On June 9, 2020, Capital One filed objections to the Magistrate’s Order, and asked the Court to set it aside. As explained in the District Court’s opinion affirming the Magistrate’s Order that the Report was not entitled to work product protection, Capital One objected on the grounds that the Magistrate Judge erred by: 1) considering whether the Report would have been created in essentially the same form absent litigation; 2) relying “too heavily on the ‘pre-existing SOW with [Consultant]’ to conclude that [Consultant] would have performed essentially the same services as ‘described in the Letter Agreement’ with [outside counsel]”; and 3) relying on the fact that Capital One used the Report for certain regulatory and business-related purposes after it was created. In re: Capital One Customer Data Sec. Breach Litig. (“Opinion”).
While the Court did not find any fault with the Magistrate’s fact-finding or ultimate conclusions in its June 25, 2020 Opinion affirming production of the Report, the District Court made express that it was a combination of multiple factors that led to the Court’s conclusion:
- Consultant provided the same services during the privileged investigation that it provided in the ordinary course. Opinion 9.
- The only significant differences between the Letter Agreement and the pre-existing SOW were that, under the Letter Agreement, the work Consultant performed was at the direction of outside counsel and that the Report was to be initially delivered to outside counsel. Id. at 10. The scope of the agreements were otherwise the same.

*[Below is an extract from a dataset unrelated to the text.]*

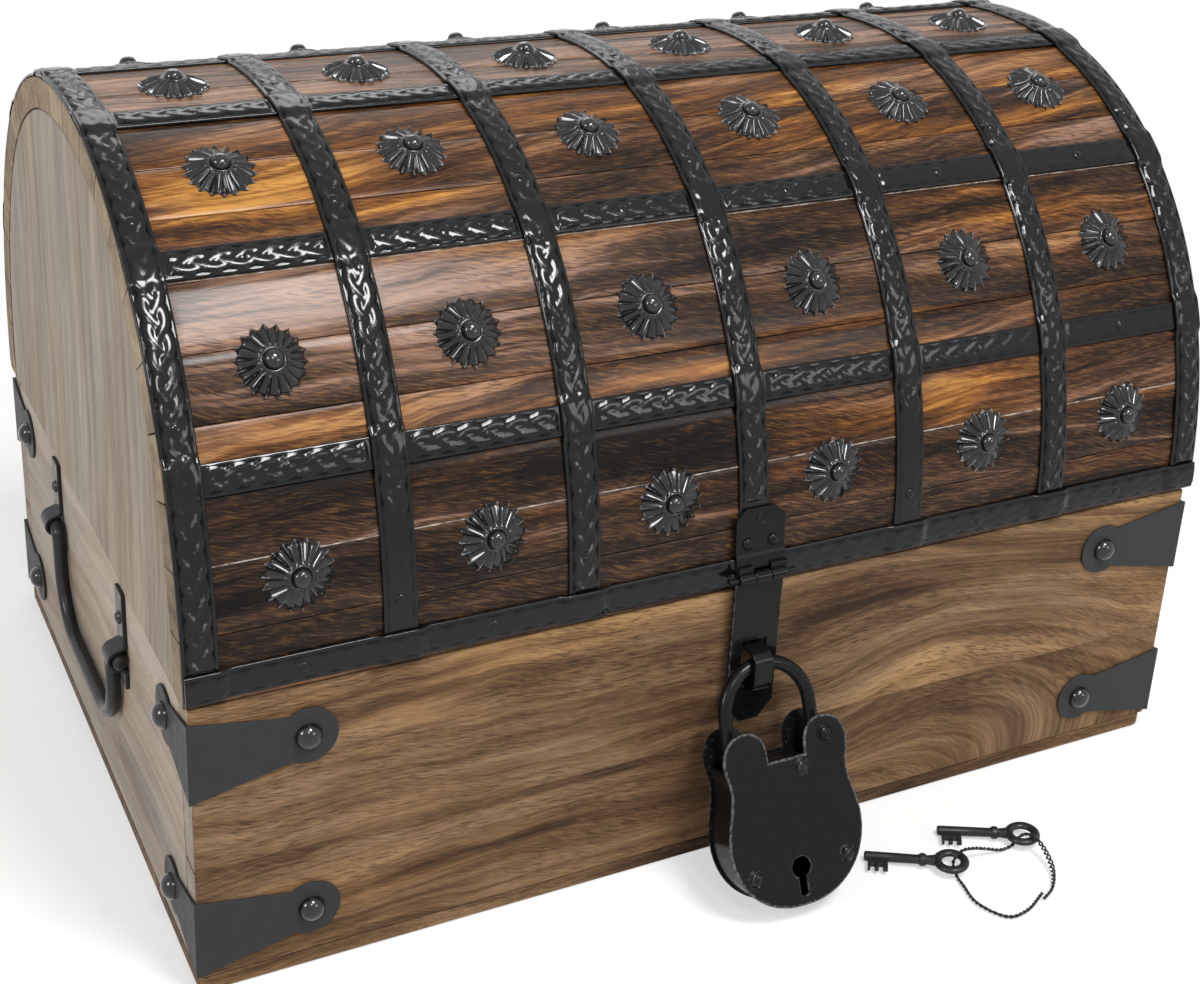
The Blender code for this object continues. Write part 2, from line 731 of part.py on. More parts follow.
def build_lid_ends(crown, materials, hinge):
    strips = strip_arcs(crown)
    edges = [0.0, *strips[1:-1], crown.length]
    arcs = []
    for start, end in zip(edges, edges[1:]):
        arcs += steps_between(start, end, SEGMENTS_BETWEEN_STRIPS)[:-1]
    arcs.append(crown.length)
    outline = [crown.at(arc, -STAVE - GAP) for arc in arcs]
    for name, side in (("left", -1), ("right", 1)):
        near = min(side * LID_WIDTH / 2, side * (LID_WIDTH / 2 - WALL))
        solid = prism([point + X_AXIS * near for point in outline], X_AXIS * WALL)
        add_object(f"lid_end_{name}", solid, materials["end_wood"], hinge, hang(hinge))


def build_straps(crown, materials, hinge):
    """Arched straps: they lie on the staves and step over the lengthwise strips between the border strips."""
    low = GAP
    high = 2 * GAP + SHEET
    reach = STRIP_WIDTH / 2 + GAP
    route = [(STRAP_END_LIFT, low)]
    crossings = strip_arcs(crown)[1:-1]
    for strip in crossings:
        start, end = route[-1][0], strip - reach - STRAP_RAMP
        route += [(arc, low) for arc in steps_between(start, end, SEGMENTS_BETWEEN_STRIPS - 1)[1:]]
        route += [(strip - reach, high), (strip + reach, high), (strip + reach + STRAP_RAMP, low)]
    last = crown.length - STRAP_END_LIFT
    route += [(arc, low) for arc in steps_between(route[-1][0], last, SEGMENTS_BETWEEN_STRIPS - 1)[1:]]
    inner = [crown.at(arc, lift) for arc, lift in route]
    outer = [crown.at(arc, lift + SHEET) for arc, lift in route]
    for i, place_x in enumerate(strap_places()):
        shift = X_AXIS * (place_x - STRAP_WIDTH / 2)
        solid = prism([point + shift for point in inner + outer[::-1]], X_AXIS * STRAP_WIDTH)
        add_object(f"lid_strap_{i + 1}", solid, materials["black_sheet"], hinge, hang(hinge))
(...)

- The Letter Agreement between outside counsel and Consultant provided that Consultant would be paid based on the same payment terms set out in the pre-existing SOW between Capital One and Consultant. Id. at 2. Consultant was paid for its work investigating the Breach from a retainer that it already received from Capital One in the ordinary course of business until those funds were exhausted, and then paid by Capital One from Capital One’s Cyber Budget before those payments were re-designated as legal expenses. Id. at 3.

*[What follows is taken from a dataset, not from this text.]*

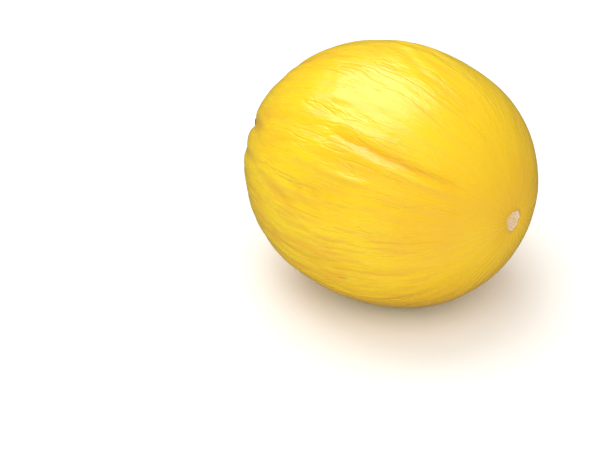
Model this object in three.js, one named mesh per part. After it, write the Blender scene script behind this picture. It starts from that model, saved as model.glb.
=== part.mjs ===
// A whole yellow honeydew melon, lying on its side, in millimetres.
// +Z is up, and +X runs along the fruit from the trimmed stalk (-X) to the blossom
// scar (+X). The fruit stands on the plane z = 0, on a small flat spot of its rind.
//
// The rind is a sphere whose points are moved by one formula. Two angles name a point:
// "along" runs from 0 at the stalk to 180 degrees at the blossom scar, and "around"
// turns about the long axis, from 0 on the +Y side through 90 degrees on top.

import * as THREE from "three";
import { mergeVertices } from "three/addons/utils/BufferGeometryUtils.js";

// The oval of the fruit.
const HALF_WIDTH = 70;
const HALF_LENGTH = 78.5;
const HEIGHT_TO_WIDTH = 0.972;
const BELLY = 0.0326; // how much fuller the ends are than an ellipse's: 0 is an ellipse
const STALK_END_FULLER = 0.006;

// The stalk end is drawn out into a low nose, and the blossom end has a shallow dimple.
const NOSE_HEIGHT = 4.6;
const NOSE_SPREAD = THREE.MathUtils.degToRad(22);
const DIMPLE_DEPTH = 1.2;
const DIMPLE_SPREAD = THREE.MathUtils.degToRad(8);

// Faint lobes that run the whole length: how many there are and how high they stand.
const LOBES = [
  { count: 3, height: 0.35, turned: 0.6 },
  { count: 10, height: 0.22, turned: 1.9 },
];

// The broad folds of the rind, in degrees and millimetres. Each is a valley along the
// fruit at "around", between the two "along" angles, and bends by "sway" on its way.
const FOLDS = [
  { around: 135, from: 92, to: 152, width: 4.2, depth: 1.0, sway: 3 },
  { around: 119, from: 84, to: 127, width: 3.8, depth: 0.6, sway: 2 },
  { around: 162, from: 112, to: 165, width: 6.0, depth: 0.6, sway: -2 },
  { around: 176, from: 108, to: 150, width: 6.0, depth: 0.5, sway: 2 },
  { around: 197, from: 62, to: 128, width: 5.5, depth: 0.6, sway: 3 },
  { around: 222, from: 112, to: 158, width: 6.0, depth: 0.6, sway: -3 },
  { around: 243, from: 58, to: 118, width: 6.0, depth: 0.5, sway: 2 },
  { around: 316, from: 70, to: 138, width: 5.5, depth: 0.7, sway: -3 },
  { around: 343, from: 48, to: 112, width: 5.0, depth: 0.8, sway: 3 },
  { around: 12, from: 84, to: 150, width: 5.5, depth: 0.7, sway: -2 },
  { around: 38, from: 52, to: 122, width: 5.0, depth: 0.8, sway: 3 },
  { around: 66, from: 78, to: 146, width: 5.5, depth: 0.6, sway: -3 },
];

// Short puckers gather round the stalk, one after another. They vary between the two
// depths and the two lengths, and stray from even steps and straight lines.
const PUCKERS = {
  count: 13,
  from: 4,
  shortestTo: 36,
  longestTo: 52,
  width: 3.4,
  shallowest: 0.55,
  deepest: 0.9,
  strayAround: 7,
  straySway: 2,
};

// How fast each quality of the puckers jumps about from one pucker to the next.
const STRAY_RATES = { strength: 2.3, around: 4.1, sway: 3.3 };

// A valley fades out over this share of its length at each end. Near the ends of the
// fruit it is no wider than this share of the girth's radius.
const FADING_SHARE = 0.35;
const WIDEST_TO_GIRTH = 0.17;

// The flat spot: the depth of the resting plane under the long axis, and how softly
// the rind turns into it.
const REST_DEPTH = 65.6;
const REST_EDGE = 0.5;

// The stalk: a short dry stub with five ribs, its trimmed end sunk in the middle.
const STUB_GAP = 0.3;
const STUB_LENGTH = 8.2;
const STUB_FOOT_RADIUS = 3.9;
const STUB_WAIST_RADIUS = 2.7;
const STUB_TIP_RADIUS = 3.1;
const STUB_END_SUNK = 0.08; // as a share of the stub's length
const STUB_RIBS = 5;
const STUB_RIB_HEIGHT = 0.09; // as a share of the stub's radius
const STUB_LEAN = THREE.MathUtils.degToRad(7);

// Half of the stub's outline, as [radius, share of the stub's length]. It starts in the
// middle of the foot and ends in the middle of the sunk trimmed end.
const STUB_OUTLINE = [
  [0, 0],
  [STUB_FOOT_RADIUS * 0.5, 0],
  [STUB_FOOT_RADIUS * 0.9, 0],
  [STUB_FOOT_RADIUS, 0.05],
  [STUB_FOOT_RADIUS * 0.88, 0.15],
  [STUB_WAIST_RADIUS, 0.4],
  [STUB_WAIST_RADIUS, 0.66],
  [STUB_TIP_RADIUS, 0.9],
  [STUB_TIP_RADIUS * 0.93, 1],
  [STUB_TIP_RADIUS * 0.7, 1],
  [STUB_TIP_RADIUS * 0.35, 1 - STUB_END_SUNK],
  [0, 1 - STUB_END_SUNK],
];

// How finely the surfaces are divided.
const STEPS_AROUND = 76;
const STEPS_ALONG = 46;
const STUB_STEPS_AROUND = 30;

const RIND_COLOUR = 0xf6cf2f;
const STUB_COLOUR = 0x7a5a38;

// 1 between two angles and 0 outside them, with soft ends.
function stretch(angle, from, to) {
  const end = (to - from) * FADING_SHARE;
  const rise = THREE.MathUtils.smoothstep(angle, from, from + end);
  const fall = THREE.MathUtils.smoothstep(angle, to - end, to);
  return rise * (1 - fall);
}

// The depth of one valley at a point: a bell across it, and soft ends along it.
// Towards the stalk a valley narrows with the girth, so that neighbours stay apart.
function valleyDepth(valley, along, around, girth) {
  const share = (along - valley.from) / (valley.to - valley.from);
  const middle = valley.around + valley.sway * Math.sin(Math.PI * share);
  const turn = THREE.MathUtils.euclideanModulo(around - middle + 180, 360) - 180;
  const offset = THREE.MathUtils.degToRad(turn) * girth;
  const width = Math.min(valley.width, Math.max(girth, 1) * WIDEST_TO_GIRTH);
  const across = Math.exp(-((offset / width) ** 2));
  return valley.depth * across * stretch(along, valley.from, valley.to);
}

// A value from -1 to 1 for the item numbered i, which jumps about from item to item.
function stray(i, rate) {
  return Math.sin(rate * i);
}

function puckerValleys() {
  const step = 360 / PUCKERS.count;
  const valleys = [];
  for (let i = 0; i < PUCKERS.count; i += 1) {
    const strength = (1 + stray(i, STRAY_RATES.strength)) / 2;
    valleys.push({
      around: i * step + PUCKERS.strayAround * stray(i, STRAY_RATES.around),
      from: PUCKERS.from,
      to: THREE.MathUtils.lerp(PUCKERS.shortestTo, PUCKERS.longestTo, strength),
      width: PUCKERS.width,
      depth: THREE.MathUtils.lerp(PUCKERS.shallowest, PUCKERS.deepest, strength),
      sway: PUCKERS.straySway * stray(i, STRAY_RATES.sway),
    });
  }
  return valleys;
}

const VALLEYS = [...FOLDS, ...puckerValleys()];

// Height of the rind over the plain oval: the lobes less every valley.
function reliefHeight(along, around) {
  const girth = HALF_WIDTH * Math.sin(along);
  let height = 0;
  for (const lobe of LOBES) {
    height += lobe.height * Math.sin(lobe.count * around + lobe.turned) * Math.sin(along) ** 2;
  }
  const alongDegrees = THREE.MathUtils.radToDeg(along);
  const aroundDegrees = THREE.MathUtils.radToDeg(around);
  for (const valley of VALLEYS) {
    height -= valleyDepth(valley, alongDegrees, aroundDegrees, girth);
  }
  return height;
}

// Moves what is below the resting plane up onto it, with a soft edge round the spot.
function restOnPlane(z) {
  const below = -REST_DEPTH - z;
  if (below >= REST_EDGE) {
    return -REST_DEPTH;
  }
  if (below <= -REST_EDGE) {
    return z;
  }
  return -REST_DEPTH + (REST_EDGE - below) ** 2 / (4 * REST_EDGE);
}

// The rind at two angles, in radians: an oval that is a little fuller than an ellipse,
// with its nose, dimple and relief, and flat where it rests.
function rindPoint(along, around) {
  const fuller = (1 + BELLY * Math.cos(2 * along)) / (1 - BELLY);
  const towardsStalk = 1 + STALK_END_FULLER * Math.cos(along);
  const girth = HALF_WIDTH * Math.sin(along) * fuller * towardsStalk;
  const nose = NOSE_HEIGHT * Math.exp(-((along / NOSE_SPREAD) ** 2));
  const dimple = DIMPLE_DEPTH * Math.exp(-(((Math.PI - along) / DIMPLE_SPREAD) ** 2));
  const point = new THREE.Vector3(
    -HALF_LENGTH * Math.cos(along) - nose - dimple,
    girth * Math.cos(around),
    girth * Math.sin(around) * HEIGHT_TO_WIDTH,
  );
  const outward = new THREE.Vector3(
    -Math.cos(along) / HALF_LENGTH,
    (Math.sin(along) * Math.cos(around)) / HALF_WIDTH,
    (Math.sin(along) * Math.sin(around)) / (HALF_WIDTH * HEIGHT_TO_WIDTH),
  ).normalize();
  point.addScaledVector(outward, reliefHeight(along, around));
  point.z = restOnPlane(point.z);
  return point;
}

// Leaves a geometry with nothing but its positions, and joins the points that meet.
function closed(geometry) {
  geometry.deleteAttribute("normal");
  geometry.deleteAttribute("uv");
  const merged = mergeVertices(geometry, 1e-4);
  merged.computeVertexNormals();
  return merged;
}

// The whole fruit: one solid, because it grew as one.
function makeMelonBody() {
  const geometry = new THREE.SphereGeometry(1, STEPS_AROUND, STEPS_ALONG);
  geometry.rotateZ(Math.PI / 2);
  const positions = geometry.attributes.position;
  for (let i = 0; i < positions.count; i += 1) {
    const along = Math.acos(THREE.MathUtils.clamp(-positions.getX(i), -1, 1));
    const around = Math.atan2(positions.getZ(i), positions.getY(i));
    const point = rindPoint(along, around);
    positions.setXYZ(i, point.x, point.y, point.z);
  }
  const material = new THREE.MeshStandardMaterial({
    color: RIND_COLOUR,
    roughness: 0.38,
    metalness: 0,
  });
  const body = new THREE.Mesh(closed(geometry), material);
  body.name = "melon_body";
  return body;
}

// The stub is turned about +Y, from its foot at 0 to its trimmed end, then given its ribs.
function makeStemStub() {
  const profile = [];
  for (const [radius, share] of STUB_OUTLINE) {
    profile.push(new THREE.Vector2(radius, share * STUB_LENGTH));
  }
  const geometry = new THREE.LatheGeometry(profile, STUB_STEPS_AROUND);
  const positions = geometry.attributes.position;
  for (let i = 0; i < positions.count; i += 1) {
    const height = positions.getY(i);
    const turn = Math.atan2(positions.getZ(i), positions.getX(i));
    const ribbed = 1 + STUB_RIB_HEIGHT * Math.cos(STUB_RIBS * turn);
    const leaning = Math.tan(STUB_LEAN) * (height / STUB_LENGTH) * height;
    positions.setXYZ(i, positions.getX(i) * ribbed, height, positions.getZ(i) * ribbed + leaning);
  }
  const material = new THREE.MeshStandardMaterial({
    color: STUB_COLOUR,
    roughness: 0.85,
    metalness: 0,
  });
  const stub = new THREE.Mesh(closed(geometry), material);
  stub.name = "stem_stub";
  stub.rotation.z = Math.PI / 2;
  stub.position.x = -HALF_LENGTH - NOSE_HEIGHT - STUB_GAP;
  return stub;
}

// The origin is under the middle of the whole object, on the resting plane.
const group = new THREE.Group();
group.add(makeMelonBody(), makeStemStub());
group.updateMatrixWorld(true);
const box = new THREE.Box3().setFromObject(group, true);
group.position.set(-(box.min.x + box.max.x) / 2, -(box.min.y + box.max.y) / 2, -box.min.z);
group.updateMatrixWorld(true);

export default group;
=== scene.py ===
import bpy
import numpy as np
from mathutils import Matrix, Vector


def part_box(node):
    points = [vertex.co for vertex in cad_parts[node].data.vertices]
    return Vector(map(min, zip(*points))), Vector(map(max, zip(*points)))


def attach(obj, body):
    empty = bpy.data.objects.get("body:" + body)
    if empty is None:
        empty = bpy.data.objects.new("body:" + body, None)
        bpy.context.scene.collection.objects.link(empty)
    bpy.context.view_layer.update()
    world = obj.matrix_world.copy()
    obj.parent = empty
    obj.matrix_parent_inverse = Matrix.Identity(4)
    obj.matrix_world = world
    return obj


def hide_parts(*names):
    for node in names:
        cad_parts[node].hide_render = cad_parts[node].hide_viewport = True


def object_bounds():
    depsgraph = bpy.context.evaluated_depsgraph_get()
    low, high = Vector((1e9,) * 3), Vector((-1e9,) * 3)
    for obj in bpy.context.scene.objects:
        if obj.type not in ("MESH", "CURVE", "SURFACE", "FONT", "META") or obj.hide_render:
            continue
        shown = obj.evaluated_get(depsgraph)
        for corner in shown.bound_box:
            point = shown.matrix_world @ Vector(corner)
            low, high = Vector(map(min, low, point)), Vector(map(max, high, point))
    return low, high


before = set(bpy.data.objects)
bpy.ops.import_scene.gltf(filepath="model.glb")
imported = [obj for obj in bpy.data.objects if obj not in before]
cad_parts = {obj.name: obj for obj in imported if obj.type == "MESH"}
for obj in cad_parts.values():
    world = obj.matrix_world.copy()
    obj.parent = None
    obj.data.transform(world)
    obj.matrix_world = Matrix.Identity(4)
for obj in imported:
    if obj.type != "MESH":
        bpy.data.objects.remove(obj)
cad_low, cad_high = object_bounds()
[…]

- Consultant initially delivered the Report to outside counsel, who then distributed the report, or directed it to be distributed, to “Capital One’s legal department, its Board of Directors, its financial regulators, its outside auditor, and dozens of Capital One employees.” Id. The District Court explained that the extent to which the Report was distributed was “appropriately probative of the purposes for which the work product was initially produced” and that consideration of the Report’s disclosure “underscore[d] Capital One’s business needs.” Id. at 12-13. In other words, the wide distribution of the Report reflected the Report’s business – not litigation – purposes.
The District Court Judge found that these facts, when taken collectively, showed that the Report was not protected work product. Opinion 9, 13-14. Notably missing from the District Court Judge’s Opinion is an analysis of outside counsel’s specific involvement (presumably because there was little involvement in incident response by outside counsel to rely on). See Opinion 10 fn.5 (“More to the point is that there is nothing in the record in this case that would reasonably suggest that this internal report reflects what [Consultant] would have produced absent [outside counsel’s] involvement.”).

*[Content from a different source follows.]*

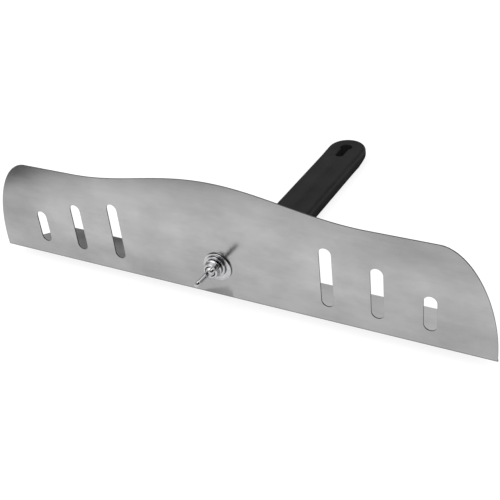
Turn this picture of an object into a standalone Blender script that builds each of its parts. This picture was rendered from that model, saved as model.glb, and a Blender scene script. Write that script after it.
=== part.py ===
"""Steel finishing trowel: a humped, slotted face plate bent into a sole, held to its handle by one wing nut.

Frame, in metres: the origin is the centre of the sole's flat underside, +X runs along the plate,
+Y runs back along the handle and +Z is up. The working face of the plate looks towards -Y.
"""
import math

import bmesh
import bpy
from mathutils import Vector

MM = 0.001
GAP = 0.3 * MM              # clearance left between touching pieces

# Face plate and sole: one bent steel sheet
SHEET = 1.0 * MM
HALF_LENGTH = 225.4 * MM
SOLE_DEPTH = 43.0 * MM
FRONT_Y = -SOLE_DEPTH / 2
REAR_Y = SOLE_DEPTH / 2
BEND_OUTER = 1.8 * MM
SHOULDER_Z = 89.2 * MM      # height of the level shoulders beside the hump
HUMP_RISE = 15.4 * MM
HUMP_HALF_WIDTH = 130.0 * MM
END_CURVE_X = 182.5 * MM    # where each shoulder starts to fall
END_CURVE_Z = 6.0 * MM      # where that fall has become upright
END_CURVE_FULLNESS = 1.9    # superellipse exponent of that fall, 2 being an ellipse
SOLE_CHAMFER = 40.5 * MM    # 45 degree corners of the sole

# Slots in the face, inner pair to outer pair
SLOT_WIDTH = 10.2 * MM
SLOT_BOTTOM = 14.3 * MM
SLOT_PLACES = ((96.0 * MM, 67.1 * MM), (136.2 * MM, 58.7 * MM), (176.2 * MM, 44.6 * MM))

# Clamp hardware, M8
BOLT_Z = 29.9 * MM
BOLT_RADIUS = 3.9 * MM
BOLT_LENGTH = 16.0 * MM
BOLT_HOLE_RADIUS = 4.5 * MM
NECK_SIDE = 8.0 * MM
NECK_LENGTH = 3.0 * MM
HEAD_RADIUS = 10.0 * MM
HEAD_HEIGHT = 4.6 * MM
THREAD_HOLE_RADIUS = 4.2 * MM
FENDER_RADIUS = 12.5 * MM
FENDER_THICKNESS = 1.2 * MM
FENDER_BORE = 5.8 * MM
FENDER_SHIFT = (1.3 * MM, -1.0 * MM)    # the wide washer sits off centre on the bolt, in X and Z
SPRING_RADIUS = 9.3 * MM
SPRING_THICKNESS = 1.5 * MM
SPRING_DISH = 0.4 * MM
HUB_BASE_RADIUS = 7.6 * MM
HUB_TOP_RADIUS = 6.25 * MM
HUB_HEIGHT = 6.0 * MM
WING_THICKNESS = 3.8 * MM
WING_ROOT = (6.0 * MM, 4.0 * MM, 2.6 * MM)      # radial place, height and radius of the wing's root
WING_TIP = (11.0 * MM, 13.0 * MM, 4.0 * MM)     # the same for its rounded tip
WING_ANGLE = math.radians(46.0)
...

Thus, the Court made clear that Capital One does not stand for the proposition that an organization can never use the same consultants that do ordinary course work to conduct a privileged analysis, as some commentators have suggested. See e.g., Capital One Objects to Magistrate Judge’s Ruling Its Forensic Report Discoverable: Here are the Practical Takeaways, The National Law Review, June 12, 2020 (“Ensure that your outside counsel retains a cybersecurity vendor with which you have no preexisting relationship.”). But rather, the Opinion re-enforces the general principle that “[d]ual purpose documents are deemed prepared because of litigation if in light of the nature of the document and the factual situation in the particular case, the document can be fairly said to have been prepared or obtained because of the prospect of litigation.” In re Bard IVC Filters Prods. Liability at *4 (citing United States v. Richey) (emphasis added); see also In re Premera Blue Cross Customer Data Sec. Litig.. In other words, “courts must consider the totality of the circumstances and determine whether the document was created because of anticipated litigation, and would not have been created in substantially similar form but for the prospect of litigation.” In re Bard at *4.
Significantly, the District Court Judge also analogized Capital One’s actions in response to the Breach to those taken by the defendant in In re Premera Blue Cross Customer Data Sec. Litig. (“Premera”). Opinion 11-12. In Premera, a cybersecurity consultant was conducting an ordinary-course-of-business investigation of Premera’s systems under a business-purpose Master Services Agreement (“MSA”) when it discovered the data breach. Opinion 11. After discovering the data breach, Premera entered into an amended statement of work with the consultant, which cosmetically shifted supervision of the work to outside counsel but did not otherwise change the scope of the consultant’s work from what it was doing under the MSA prior to discovery of the breach. Premera, 296 F. Supp. 3d at 1245. The court in Premera concluded that change in supervision of the investigation, without a change in the scope of work, was insufficient to render the consultant’s communications and underlying documents privileged or protected work product. Id.; see also, U.S. v. ISS Marine Serv., Inc. (“Unfortunately for the respondent, this sort of ‘consultation lite’ does not qualify the Audit Report for the protections of the attorney-client privilege. … This sort of arms-length coaching by counsel, as opposed to direct involvement of an attorney, undercuts the purposes of the attorney-client privilege in the context of an internal investigation.”). Likewise, here the District Court Judge found that “Capital One failed to establish” that “the report [Consultant] would have created for Capital One pursuant to its pre-data breach SOW would not have been substantially the same in substance or scope as the report [Consultant] prepared for [outside counsel].” Opinion 11.
The District Court’s Opinion in Capital One does not depart from established dual-purpose doctrine case law. Rather, it highlights that the test for determining whether or not the document at issue would have been created in essentially the same form in the absence of litigation should be (and remains) based on a consideration of the totality of the evidence. Following the reasoning in this Opinion that considers the totality of the evidence, one could argue that the more involved counsel is in incident response, the stronger a claim for work product protection will be.